CAD and scene scripts

-------

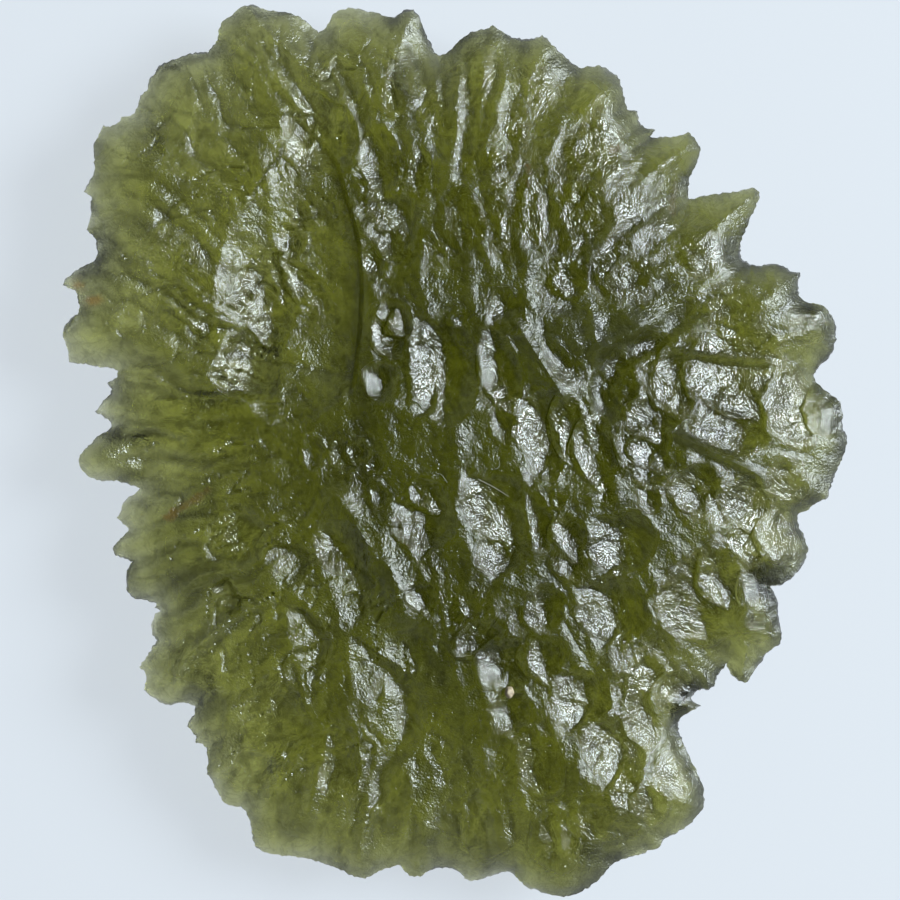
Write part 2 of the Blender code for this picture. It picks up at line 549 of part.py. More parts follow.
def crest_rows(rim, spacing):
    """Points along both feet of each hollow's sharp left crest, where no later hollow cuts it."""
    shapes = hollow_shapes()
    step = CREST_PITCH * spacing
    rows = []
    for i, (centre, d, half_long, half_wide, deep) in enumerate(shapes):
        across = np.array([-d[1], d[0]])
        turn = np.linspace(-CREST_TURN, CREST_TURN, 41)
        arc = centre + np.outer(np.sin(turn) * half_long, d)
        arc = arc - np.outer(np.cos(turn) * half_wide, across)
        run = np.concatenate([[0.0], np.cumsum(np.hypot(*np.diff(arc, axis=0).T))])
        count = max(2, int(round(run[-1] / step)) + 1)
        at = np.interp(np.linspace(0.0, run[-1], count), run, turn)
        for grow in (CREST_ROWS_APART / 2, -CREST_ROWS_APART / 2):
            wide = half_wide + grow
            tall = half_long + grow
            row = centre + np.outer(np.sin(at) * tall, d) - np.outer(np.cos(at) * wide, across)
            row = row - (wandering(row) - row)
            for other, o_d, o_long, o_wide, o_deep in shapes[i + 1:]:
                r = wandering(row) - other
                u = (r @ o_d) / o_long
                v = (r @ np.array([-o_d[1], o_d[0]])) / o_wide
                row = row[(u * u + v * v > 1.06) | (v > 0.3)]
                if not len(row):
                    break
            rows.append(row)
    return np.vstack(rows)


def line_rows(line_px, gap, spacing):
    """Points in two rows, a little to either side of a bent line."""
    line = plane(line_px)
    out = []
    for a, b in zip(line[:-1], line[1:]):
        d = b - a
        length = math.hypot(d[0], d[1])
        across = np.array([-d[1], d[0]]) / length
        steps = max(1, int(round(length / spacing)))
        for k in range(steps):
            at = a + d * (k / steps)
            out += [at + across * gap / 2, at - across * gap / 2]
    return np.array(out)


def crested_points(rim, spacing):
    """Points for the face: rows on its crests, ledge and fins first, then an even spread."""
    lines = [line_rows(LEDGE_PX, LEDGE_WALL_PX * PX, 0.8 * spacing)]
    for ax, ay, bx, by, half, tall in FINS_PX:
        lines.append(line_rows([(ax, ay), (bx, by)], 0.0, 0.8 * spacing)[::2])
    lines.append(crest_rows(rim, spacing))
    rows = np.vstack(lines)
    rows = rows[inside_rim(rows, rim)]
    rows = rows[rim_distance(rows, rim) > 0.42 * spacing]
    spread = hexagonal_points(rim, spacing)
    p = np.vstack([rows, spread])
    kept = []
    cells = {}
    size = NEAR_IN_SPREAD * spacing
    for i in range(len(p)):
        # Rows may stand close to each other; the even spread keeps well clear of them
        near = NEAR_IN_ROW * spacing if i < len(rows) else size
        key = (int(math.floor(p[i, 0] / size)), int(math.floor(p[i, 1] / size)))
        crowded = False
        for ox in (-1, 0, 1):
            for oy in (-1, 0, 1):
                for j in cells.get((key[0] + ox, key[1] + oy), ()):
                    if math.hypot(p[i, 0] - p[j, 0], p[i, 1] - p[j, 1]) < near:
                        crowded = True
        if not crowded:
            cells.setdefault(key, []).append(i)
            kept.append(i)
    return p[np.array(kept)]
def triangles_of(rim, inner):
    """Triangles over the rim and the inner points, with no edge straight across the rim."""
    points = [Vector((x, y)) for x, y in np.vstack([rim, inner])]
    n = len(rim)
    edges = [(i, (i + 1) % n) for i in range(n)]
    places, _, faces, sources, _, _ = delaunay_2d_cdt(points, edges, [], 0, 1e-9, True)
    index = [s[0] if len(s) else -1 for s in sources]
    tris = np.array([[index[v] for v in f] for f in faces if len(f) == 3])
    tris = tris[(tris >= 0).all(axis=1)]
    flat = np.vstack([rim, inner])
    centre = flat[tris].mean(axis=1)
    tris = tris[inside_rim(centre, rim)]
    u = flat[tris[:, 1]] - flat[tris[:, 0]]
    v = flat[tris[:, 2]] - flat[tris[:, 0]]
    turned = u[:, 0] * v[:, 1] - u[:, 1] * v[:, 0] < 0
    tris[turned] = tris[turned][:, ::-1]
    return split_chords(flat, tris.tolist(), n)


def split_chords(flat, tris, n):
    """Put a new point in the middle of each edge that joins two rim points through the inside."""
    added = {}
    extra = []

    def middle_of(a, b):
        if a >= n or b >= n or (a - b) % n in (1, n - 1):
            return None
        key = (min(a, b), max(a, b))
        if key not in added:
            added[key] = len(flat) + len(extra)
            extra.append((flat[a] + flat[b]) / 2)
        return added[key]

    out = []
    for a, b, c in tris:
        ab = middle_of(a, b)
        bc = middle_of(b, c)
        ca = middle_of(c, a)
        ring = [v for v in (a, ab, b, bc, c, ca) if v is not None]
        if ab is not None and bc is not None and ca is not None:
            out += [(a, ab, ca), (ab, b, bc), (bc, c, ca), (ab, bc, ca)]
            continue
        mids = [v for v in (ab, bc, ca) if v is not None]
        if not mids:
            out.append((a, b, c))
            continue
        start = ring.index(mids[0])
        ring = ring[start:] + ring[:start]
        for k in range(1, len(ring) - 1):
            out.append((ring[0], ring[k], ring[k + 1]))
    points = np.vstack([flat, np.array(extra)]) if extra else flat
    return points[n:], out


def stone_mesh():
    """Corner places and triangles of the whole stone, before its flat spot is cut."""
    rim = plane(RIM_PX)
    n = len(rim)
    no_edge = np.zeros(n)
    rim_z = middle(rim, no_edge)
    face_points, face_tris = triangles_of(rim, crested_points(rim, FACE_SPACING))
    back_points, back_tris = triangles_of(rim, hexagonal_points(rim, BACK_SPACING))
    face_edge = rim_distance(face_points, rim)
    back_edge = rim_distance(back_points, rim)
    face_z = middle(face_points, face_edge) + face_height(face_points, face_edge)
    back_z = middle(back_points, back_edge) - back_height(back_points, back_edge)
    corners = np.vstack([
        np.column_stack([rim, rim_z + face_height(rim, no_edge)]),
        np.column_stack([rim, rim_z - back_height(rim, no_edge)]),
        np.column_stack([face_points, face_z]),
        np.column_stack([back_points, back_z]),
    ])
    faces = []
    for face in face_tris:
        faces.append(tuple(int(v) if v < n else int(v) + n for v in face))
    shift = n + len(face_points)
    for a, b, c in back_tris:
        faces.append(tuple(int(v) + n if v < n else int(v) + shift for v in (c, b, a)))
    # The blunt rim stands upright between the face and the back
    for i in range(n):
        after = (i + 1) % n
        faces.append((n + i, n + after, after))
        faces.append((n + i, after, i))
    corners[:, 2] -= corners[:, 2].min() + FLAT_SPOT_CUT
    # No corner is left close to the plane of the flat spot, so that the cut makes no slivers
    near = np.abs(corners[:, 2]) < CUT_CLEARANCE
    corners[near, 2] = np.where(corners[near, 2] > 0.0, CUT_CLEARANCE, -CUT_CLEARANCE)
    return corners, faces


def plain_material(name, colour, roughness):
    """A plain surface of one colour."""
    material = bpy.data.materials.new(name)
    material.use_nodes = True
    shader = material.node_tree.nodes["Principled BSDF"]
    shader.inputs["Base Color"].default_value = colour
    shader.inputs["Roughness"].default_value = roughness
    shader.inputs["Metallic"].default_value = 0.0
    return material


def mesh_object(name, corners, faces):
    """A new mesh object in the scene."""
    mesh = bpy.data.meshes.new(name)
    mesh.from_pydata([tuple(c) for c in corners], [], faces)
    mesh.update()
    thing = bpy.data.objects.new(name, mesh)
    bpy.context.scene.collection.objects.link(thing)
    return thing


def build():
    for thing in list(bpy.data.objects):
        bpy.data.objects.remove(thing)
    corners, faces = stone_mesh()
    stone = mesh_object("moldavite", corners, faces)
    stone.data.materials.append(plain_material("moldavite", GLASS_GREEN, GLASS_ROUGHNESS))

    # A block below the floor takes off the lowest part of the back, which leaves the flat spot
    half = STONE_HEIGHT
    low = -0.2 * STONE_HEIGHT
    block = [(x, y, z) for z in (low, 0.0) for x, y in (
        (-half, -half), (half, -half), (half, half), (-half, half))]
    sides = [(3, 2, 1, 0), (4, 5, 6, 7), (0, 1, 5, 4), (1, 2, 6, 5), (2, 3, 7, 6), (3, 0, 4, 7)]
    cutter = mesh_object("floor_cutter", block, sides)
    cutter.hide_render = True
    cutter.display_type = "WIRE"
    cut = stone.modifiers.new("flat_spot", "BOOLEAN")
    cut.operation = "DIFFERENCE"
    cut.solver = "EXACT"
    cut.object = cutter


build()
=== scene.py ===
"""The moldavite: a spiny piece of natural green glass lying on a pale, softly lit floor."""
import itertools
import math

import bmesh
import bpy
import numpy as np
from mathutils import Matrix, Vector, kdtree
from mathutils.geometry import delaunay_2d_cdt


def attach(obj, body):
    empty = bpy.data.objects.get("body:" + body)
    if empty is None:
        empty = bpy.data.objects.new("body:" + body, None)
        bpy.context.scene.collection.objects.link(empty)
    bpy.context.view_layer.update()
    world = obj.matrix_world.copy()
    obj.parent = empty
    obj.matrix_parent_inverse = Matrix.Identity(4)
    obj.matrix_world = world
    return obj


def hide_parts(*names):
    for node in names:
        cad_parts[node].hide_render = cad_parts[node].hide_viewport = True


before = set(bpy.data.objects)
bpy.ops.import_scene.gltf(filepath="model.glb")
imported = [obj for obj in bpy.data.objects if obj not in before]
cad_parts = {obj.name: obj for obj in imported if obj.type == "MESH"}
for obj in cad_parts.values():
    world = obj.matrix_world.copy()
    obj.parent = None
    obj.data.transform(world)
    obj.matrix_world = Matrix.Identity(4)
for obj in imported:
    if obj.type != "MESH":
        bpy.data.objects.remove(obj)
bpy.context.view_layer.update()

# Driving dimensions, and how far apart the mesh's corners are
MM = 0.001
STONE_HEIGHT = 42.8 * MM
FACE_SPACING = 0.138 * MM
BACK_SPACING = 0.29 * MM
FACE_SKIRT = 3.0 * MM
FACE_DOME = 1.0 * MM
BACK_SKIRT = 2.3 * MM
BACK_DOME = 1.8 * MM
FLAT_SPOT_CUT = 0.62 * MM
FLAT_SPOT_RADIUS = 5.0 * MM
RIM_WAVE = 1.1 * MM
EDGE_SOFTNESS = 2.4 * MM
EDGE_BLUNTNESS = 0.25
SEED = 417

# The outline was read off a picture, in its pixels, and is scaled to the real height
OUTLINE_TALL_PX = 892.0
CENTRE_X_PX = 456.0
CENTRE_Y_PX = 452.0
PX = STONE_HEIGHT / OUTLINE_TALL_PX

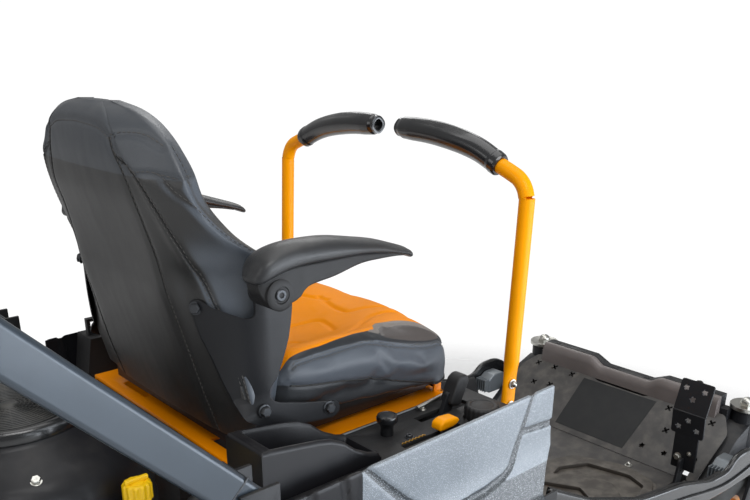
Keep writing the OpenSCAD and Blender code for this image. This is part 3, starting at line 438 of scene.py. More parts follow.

-------

Quote only the stretch of lines that starts the data above and ends with the line containing "return np.vstack(rows)", both included.

**The output:**
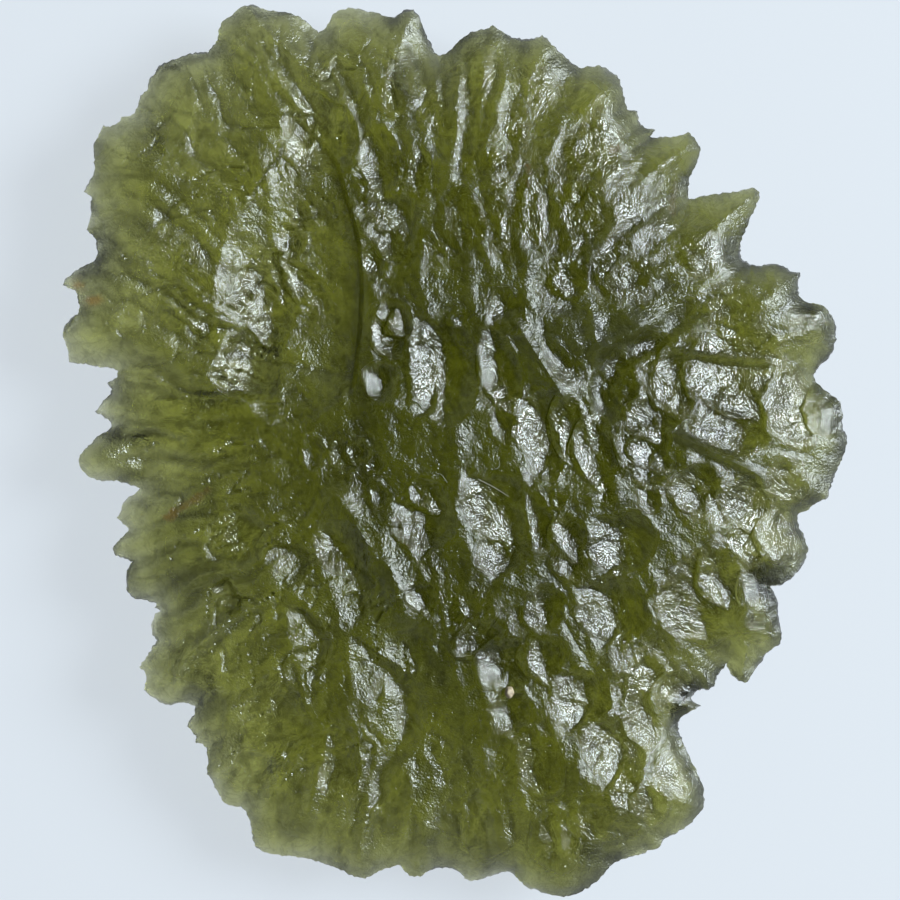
Write part 2 of the Blender code for this picture. It picks up at line 549 of part.py. More parts follow.
def crest_rows(rim, spacing):
    """Points along both feet of each hollow's sharp left crest, where no later hollow cuts it."""
    shapes = hollow_shapes()
    step = CREST_PITCH * spacing
    rows = []
    for i, (centre, d, half_long, half_wide, deep) in enumerate(shapes):
        across = np.array([-d[1], d[0]])
        turn = np.linspace(-CREST_TURN, CREST_TURN, 41)
        arc = centre + np.outer(np.sin(turn) * half_long, d)
        arc = arc - np.outer(np.cos(turn) * half_wide, across)
        run = np.concatenate([[0.0], np.cumsum(np.hypot(*np.diff(arc, axis=0).T))])
        count = max(2, int(round(run[-1] / step)) + 1)
        at = np.interp(np.linspace(0.0, run[-1], count), run, turn)
        for grow in (CREST_ROWS_APART / 2, -CREST_ROWS_APART / 2):
            wide = half_wide + grow
            tall = half_long + grow
            row = centre + np.outer(np.sin(at) * tall, d) - np.outer(np.cos(at) * wide, across)
            row = row - (wandering(row) - row)
            for other, o_d, o_long, o_wide, o_deep in shapes[i + 1:]:
                r = wandering(row) - other
                u = (r @ o_d) / o_long
                v = (r @ np.array([-o_d[1], o_d[0]])) / o_wide
                row = row[(u * u + v * v > 1.06) | (v > 0.3)]
                if not len(row):
                    break
            rows.append(row)
    return np.vstack(rows)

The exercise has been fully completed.